OKLAHOMA CITY (KFOR) – The delta variant has left us in yet another surge of COVID-19 cases, and in Oklahoma City, city council members are looking to the health department on where to turn next.
“How can we be helpful here?” asked Ward 2 Oklahoma City Councilman James Cooper.
That was the biggest question left looming over Tuesday’s Oklahoma City Council meeting.
Council members – along with Blaine Bolding with the Oklahoma City-County Health Department – are looking at where we’ve been and what’s next.
“As you can see, we started rolling out the vaccines, that sharply dropped the cases,” Bolding said.
According to the latest state epidemiology report, a little more than 65% of Oklahoma County’s residents have had at least one dose of the vaccine.

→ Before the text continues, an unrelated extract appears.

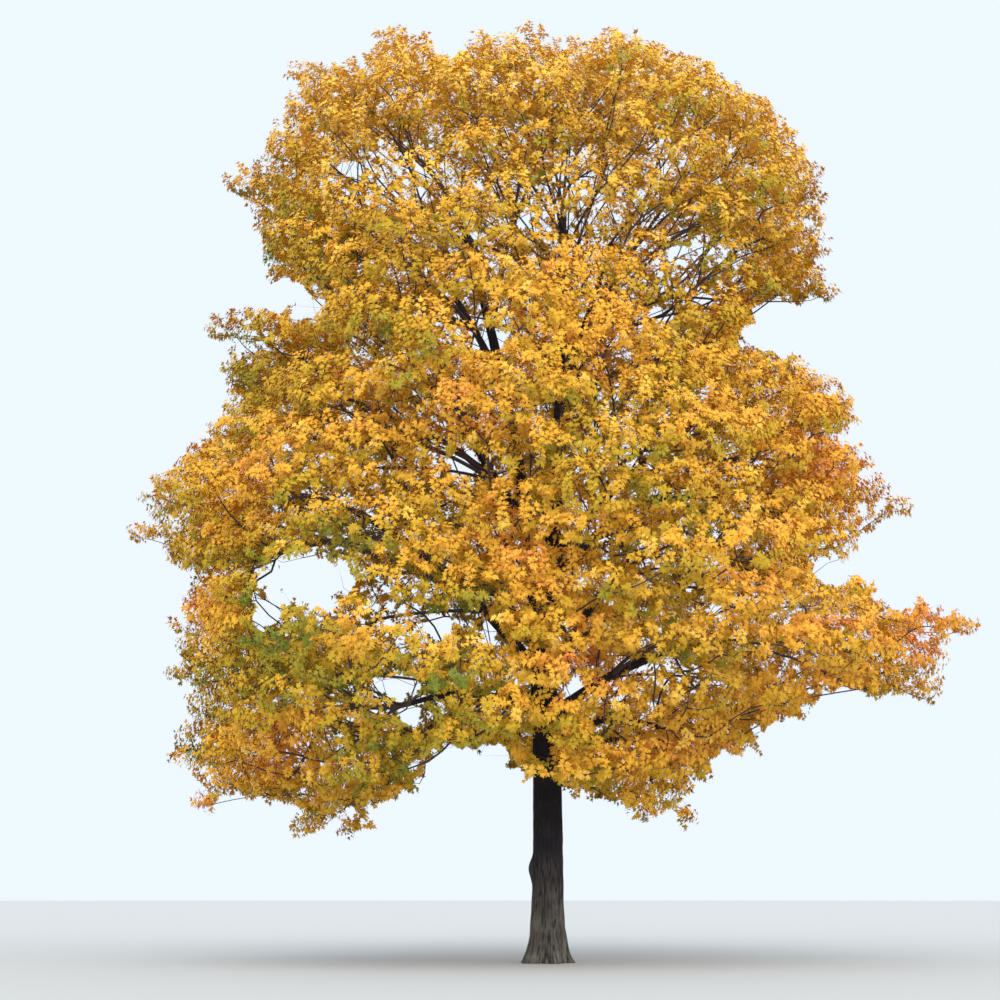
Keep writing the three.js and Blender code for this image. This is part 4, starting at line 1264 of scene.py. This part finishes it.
def limb_skin(limb, sides, rings, depth, spacing, root_swell=0.0):
    """The mesh of a limb with the relief of its bark. The trunk's rings are level."""
    level = limb.name == "trunk"
    depth, spacing = depth * sizes().furrow_depth, spacing * sizes().furrow_width
    bm = unit_rod(sides, rings)
    run = norm(np.diff(limb.line, axis=0), axis=1).sum()
    across = np.cross(UP, limb.tip - limb.root)
    if norm(across) < UPRIGHT_SHARE * norm(limb.tip - limb.root):
        across = -FRONT
    across = unit(across)
    furrows, barks = [], []
    mean = sum(limb.radii) / 2
    for vertex in bm.verts:
        along = vertex.co.z
        pole = math.hypot(vertex.co.x, vertex.co.y) < 0.5
        tangent = UP if level else limb.tangent(along)
        deep = unit(np.cross(across, tangent))
        beside = np.cross(tangent, deep)
        spoke = beside * vertex.co.x + deep * vertex.co.y
        if level:
            turn = math.atan2(spoke[1], spoke[0])
            radius = trunk_radius(along * FORK_HEIGHT, turn)
        else:
            turn = math.atan2(vertex.co.y, vertex.co.x)
            radius = limb.radii[0] + (limb.radii[1] - limb.radii[0]) * along
            radius *= 1 + root_swell * math.exp(-along * run / (COLLAR_LENGTH * limb.radii[0]))
        place = (math.cos(turn) * mean, math.sin(turn) * mean, along * run)
        furrow = 0.0 if pole else furrow_at(place, spacing)
        shrink = depth * (radius / limb.radii[0]) ** 0.5
        swell = UNEVEN * noise.noise(Vector(place) * UNEVEN_NOISE) * radius / TRUNK_RADII[0]
        vertex.co = limb.point(along) + spoke * (radius + swell + shrink * (RIDGE_SHARE - furrow))
        furrows.append(furrow)
        barks.extend(place)
    mesh = finished_mesh(limb.name, bm)
    mesh.attributes.new("furrow", "FLOAT", "POINT").data.foreach_set("value", furrows)
    mesh.attributes.new("bark_place", "FLOAT_VECTOR", "POINT").data.foreach_set("vector", barks)
    mesh.shade_smooth()
    return mesh


def finished_mesh(name, bm):
    mesh = bpy.data.meshes.new(name)
    bm.to_mesh(mesh)
    bm.free()
    return mesh


def new_object(name, data):
    """An object at the origin, unturned, in the scene."""
    result = bpy.data.objects.new(name, data)
    bpy.context.scene.collection.objects.link(result)
    return result


def joined_mesh(name, meshes):
    bm = bmesh.new()
    for mesh in meshes:
        bm.from_mesh(mesh)
    return finished_mesh(name, bm)


def add_piece(name, mesh, *materials):
    piece = new_object(name, mesh)
    for material in materials:
        mesh.materials.append(material)
    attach(piece, "root")
    return piece


class MAPLE_OT_trunk(bpy.types.Operator):
    """Makes the trunk and its two leaders with the relief of their bark"""

    bl_idname = "maple.trunk"
    bl_label = "Trunk and Leaders"

    def execute(self, context):
        limbs, _ = grown_tree()
        skins = [limb_skin(limbs[0], **TRUNK_SKIN)]
        skins += [limb_skin(limb, **LEADER_SKIN) for limb in limbs[1:3]]
        piece = add_piece("trunk_bark", joined_mesh("trunk_bark", skins), bark_material("old_bark", 1.0))
        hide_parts(*(limb.name for limb in limbs[:3]))
        return {"FINISHED"}


class MAPLE_OT_boughs(bpy.types.Operator):
    """Makes the boughs, tier by tier, each with a collar where it leaves its parent"""

    bl_idname = "maple.boughs"
    bl_label = "Boughs"

    def execute(self, context):
        limbs, _ = grown_tree()
        material = bark_material("young_bark", BOUGH_BRIGHTNESS)
        for tier in TIERS:
            own = [limb for limb in limbs if limb.name.startswith(f"bough_{tier['name']}")]
            if own:
                name = f"boughs_{tier['name']}"
                skins = [limb_skin(limb, **BOUGH_SKIN) for limb in own]
                piece = add_piece(name, joined_mesh(name, skins), material)
                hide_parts(*(limb.name for limb in own))
        return {"FINISHED"}


def crown_parts():
    """The masses of each tier, left and right of the trunk, under the name of that part of the crown."""
    parts = {}
    for group in grown_tree()[1]:
        mass = group["mass"]
        side = "left" if mass.heart[0] < 0 else "right"
        parts.setdefault(f"{mass.tier}_{side}", []).append(group)
    return parts


class MAPLE_OT_twigs(bpy.types.Operator):
    """Makes the twigs of each part of the crown, from its boughs out to every spray"""

    bl_idname = "maple.twigs"
    bl_label = "Twigs"

    def execute(self, context):
        material = plain_material("twig_bark", colours().twig, "twig")
        for name, groups in crown_parts().items():
            piece = add_piece(f"twigs_{name}", twigs_mesh(f"twigs_{name}", groups), material)
            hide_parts(*(group["mass"].name for group in groups))
        return {"FINISHED"}


class MAPLE_OT_leaves(bpy.types.Operator):
    """Makes the leaves of each part of the crown, in sprays that each have one tint"""

    bl_idname = "maple.leaves"
    bl_label = "Leaves"

    def execute(self, context):
        rng = np.random.default_rng(SEED)
        materials = [plain_material(f"leaf_{tint}", getattr(colours(), tint), "leaf") for tint in TINTS]
        for name, groups in crown_parts().items():
            mesh = leaves_mesh(f"foliage_{name}", groups, rng)
            piece = add_piece(f"foliage_{name}", mesh, *materials)
            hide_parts(*(group["mass"].name for group in groups))
        return {"FINISHED"}


def add_sun(name, strength, spread, colour, tilt, turn):
    sun = bpy.data.lights.new(name, "SUN")
    sun.energy = strength
    sun.angle = math.radians(spread)
    sun.color = colour
    new_object(name, sun).rotation_euler = Euler((math.radians(tilt), 0, math.radians(turn)))


class MAPLE_OT_stage(bpy.types.Operator):
    """Makes the floor, the lights and the camera"""

    bl_idname = "maple.stage"
    bl_label = "Stage"

    def execute(self, context):
        scene = context.scene
        look = scene.maple_studio
        bm = bmesh.new()
        bmesh.ops.create_circle(bm, cap_ends=True, segments=FLOOR_SIDES, radius=FLOOR_RADIUS)
        floor = new_object("floor", finished_mesh("floor", bm))
        floor.data.materials.append(plain_material("studio_floor", look.floor, "floor"))

        scene.world = bpy.data.worlds.new("studio")
        scene.world.use_nodes = True
        background = scene.world.node_tree.nodes["Background"]
        background.inputs["Color"].default_value = (*look.sky, 1)
        background.inputs["Strength"].default_value = look.sky_strength
        add_sun("key", look.key_strength, **SUNS["key"])
        add_sun("fill", look.fill_strength, **SUNS["fill"])

        camera = bpy.data.cameras.new("camera")
        camera.lens = look.lens
        camera.sensor_width = SENSOR_WIDTH
        camera.clip_end = VIEW_END
        scene.camera = new_object("camera", camera)
        scene.camera.location = look.eye
        scene.camera.rotation_euler = Euler((math.pi / 2 + look.pitch, 0, 0))
        scene.view_settings.view_transform = "Standard"
        scene.view_settings.gamma = look.gamma
        return {"FINISHED"}


class MAPLE_PT_panel(bpy.types.Panel):
    """Lists the parts of the tree in the order in which they are made"""

    bl_idname = "MAPLE_PT_panel"
    bl_label = "Silver Maple"
    bl_space_type = "VIEW_3D"
    bl_region_type = "UI"
    bl_category = "Maple"

    def draw(self, context):
        for operator in OPERATORS:
            self.layout.operator(operator.bl_idname)
        for group in SETTINGS:
            box = self.layout.box()
            for name in SETTINGS[group].__annotations__:
                box.prop(getattr(context.scene, group), name)


OPERATORS = (MAPLE_OT_stage, MAPLE_OT_trunk, MAPLE_OT_boughs, MAPLE_OT_twigs, MAPLE_OT_leaves)
SETTINGS = {"maple_sizes": MapleSizes, "maple_colours": MapleColours, "maple_studio": MapleStudio}
CLASSES = (*SETTINGS.values(), *OPERATORS, MAPLE_PT_panel)


def register():
    for each in CLASSES:
        bpy.utils.register_class(each)
    for name, group in SETTINGS.items():
        setattr(bpy.types.Scene, name, PointerProperty(type=group))


def unregister():
    for name in SETTINGS:
        delattr(bpy.types.Scene, name)
    for each in reversed(CLASSES):
        bpy.utils.unregister_class(each)


def main():
    register()
    bpy.ops.maple.stage()
    bpy.ops.maple.trunk()
    bpy.ops.maple.boughs()
    bpy.ops.maple.twigs()
    bpy.ops.maple.leaves()


if __name__ == "__main__":
    main()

“In Oklahoma County, less than half, 46% of eligible residents 12 and up are considered fully vaccinated and more importantly, 82% of our 65 and up are fully vaccinated,” said Bolding.
The younger group is where they say this surge is happening and with the start of school just around the corner – for some – worry is setting in.

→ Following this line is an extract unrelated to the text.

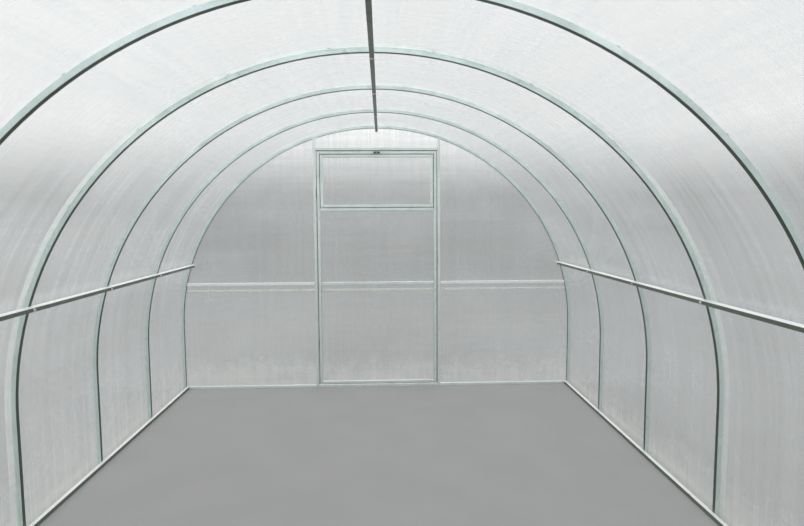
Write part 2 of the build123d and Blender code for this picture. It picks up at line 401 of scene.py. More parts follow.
@dataclass(frozen=True)
class MilkyProfile:
    """Extruded milky plastic of the strips that join two sheets."""

    name: str
    colour: Colour = (0.98, 0.98, 0.96)
    stain: Colour = (0.90, 0.90, 0.86)
    through: float = 0.08
    glowing: float = 0.62
    clear: Colour = (0.96, 0.98, 0.96)
    stains: Pattern = Pattern(11.0, 5.0, 0.65, 0.50, 0.74)
    most_stain: float = 0.7
    rough: float = 0.34
    stained_rough: float = 0.6
    grain: float = 420.0
    grain_depth: float = 0.00005

    def build(self) -> bpy.types.Material:
        """Makes the material.

        Returns:
            The material.
        """
        board = NodeBoard(bpy.data.materials.new(self.name))
        places = board.places()
        stains = board.pattern(self.stains, places, self.most_stain)
        colour = board.blend(stains, self.colour, self.stain)
        body_inputs = {
            "Base Color": colour,
            "Roughness": board.span(stains, 0.0, self.most_stain, self.rough, self.stained_rough),
            "Normal": board.bump(board.noise(places, self.grain), self.grain_depth),
        }
        body = board.shade("BsdfPrincipled", body_inputs)
        glow = board.shade("BsdfTranslucent", {"Color": colour})
        clear = board.shade("BsdfTransparent", {"Color": self.clear})
        solid = board.mix_shaders(self.glowing, body, glow)
        return board.finish(board.mix_shaders(1.0 - self.through, clear, solid))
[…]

“Twelve and under children – I just can’t stress that enough – children, right, who are not eligible for this vaccine right now – they are about to return to classrooms,” said Cooper.
“We are really trying to promote everyone else to get vaccinated to help protect those children,” Bolding said.

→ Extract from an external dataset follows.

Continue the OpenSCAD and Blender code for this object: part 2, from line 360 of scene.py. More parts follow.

OCCHD officials have been following the surge and its path as they prepare for the coming days.
“We saw this delta variant essentially coming down the I-44 corridor from Missouri and Arkansas through Tulsa to here and Tulsa for the last three weeks has been triple the hospitalizations we’ve been consistently for three weeks,” said Bolding. “The vaccine, right now, is our biggest friend.”
OCCHD says it’s been working on outreach programs – getting the vaccine to those who don’t have access to transportation.
Bolding says it looks like children ages 5-11 could become eligible for the Pfizer vaccine in late September or early October.